──────── Given data

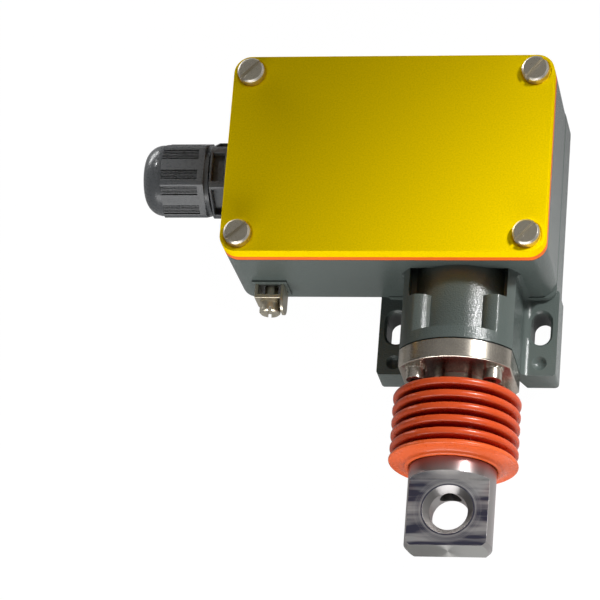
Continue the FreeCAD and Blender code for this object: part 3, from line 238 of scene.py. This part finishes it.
def calculated(owner, operation, *values):
    """Output of an operation on outputs and numbers, in a material's or the world's nodes."""
    node = owner.node_tree.nodes.new("ShaderNodeMath")
    node.operation = operation
    for socket, value in zip(node.inputs, values):
        if isinstance(value, float):
            socket.default_value = value
        else:
            owner.node_tree.links.new(value, socket)
    return node.outputs["Value"]


def vector_measure(owner, operation, vector, other=(0.0, 0.0, 0.0)):
    """Number that an operation gives for a vector output and, where it needs one, a fixed vector."""
    node = owner.node_tree.nodes.new("ShaderNodeVectorMath")
    node.operation = operation
    owner.node_tree.links.new(vector, node.inputs[0])
    node.inputs[1].default_value = other
    return node.outputs["Value"]


def combined(material, *values):
    """Vector output of up to three number outputs."""
    vector = material.node_tree.nodes.new("ShaderNodeCombineXYZ")
    for socket, value in zip(vector.inputs, values):
        material.node_tree.links.new(value, socket)
    return vector.outputs["Vector"]


def axis_radius(material):
    """Outputs of a point's distance from the pull axis and of its place along it."""
    place = parts_of(material, "Object")
    height = calculated(material, "SUBTRACT", place["Z"], axis_z)
    across = combined(material, place["X"], height)
    return vector_measure(material, "LENGTH", across), place["Y"]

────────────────

#### Problem:
Reproduce all the data word for word.

#### The solution:
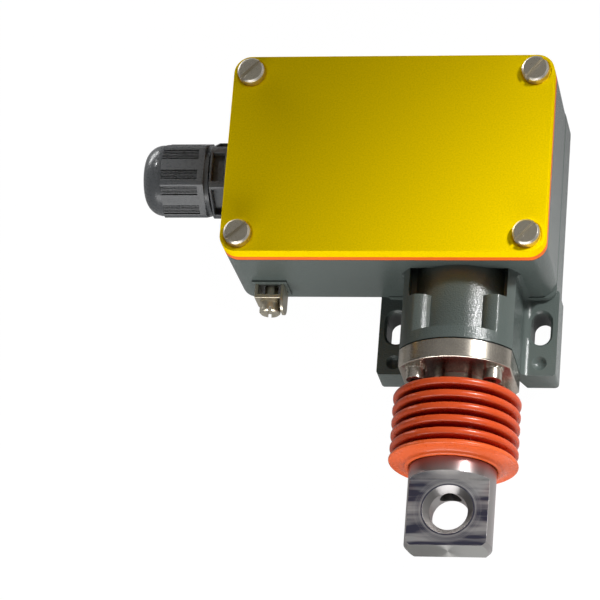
Continue the FreeCAD and Blender code for this object: part 3, from line 238 of scene.py. This part finishes it.
def calculated(owner, operation, *values):
    """Output of an operation on outputs and numbers, in a material's or the world's nodes."""
    node = owner.node_tree.nodes.new("ShaderNodeMath")
    node.operation = operation
    for socket, value in zip(node.inputs, values):
        if isinstance(value, float):
            socket.default_value = value
        else:
            owner.node_tree.links.new(value, socket)
    return node.outputs["Value"]


def vector_measure(owner, operation, vector, other=(0.0, 0.0, 0.0)):
    """Number that an operation gives for a vector output and, where it needs one, a fixed vector."""
    node = owner.node_tree.nodes.new("ShaderNodeVectorMath")
    node.operation = operation
    owner.node_tree.links.new(vector, node.inputs[0])
    node.inputs[1].default_value = other
    return node.outputs["Value"]


def combined(material, *values):
    """Vector output of up to three number outputs."""
    vector = material.node_tree.nodes.new("ShaderNodeCombineXYZ")
    for socket, value in zip(vector.inputs, values):
        material.node_tree.links.new(value, socket)
    return vector.outputs["Vector"]


def axis_radius(material):
    """Outputs of a point's distance from the pull axis and of its place along it."""
    place = parts_of(material, "Object")
    height = calculated(material, "SUBTRACT", place["Z"], axis_z)
    across = combined(material, place["X"], height)
    return vector_measure(material, "LENGTH", across), place["Y"]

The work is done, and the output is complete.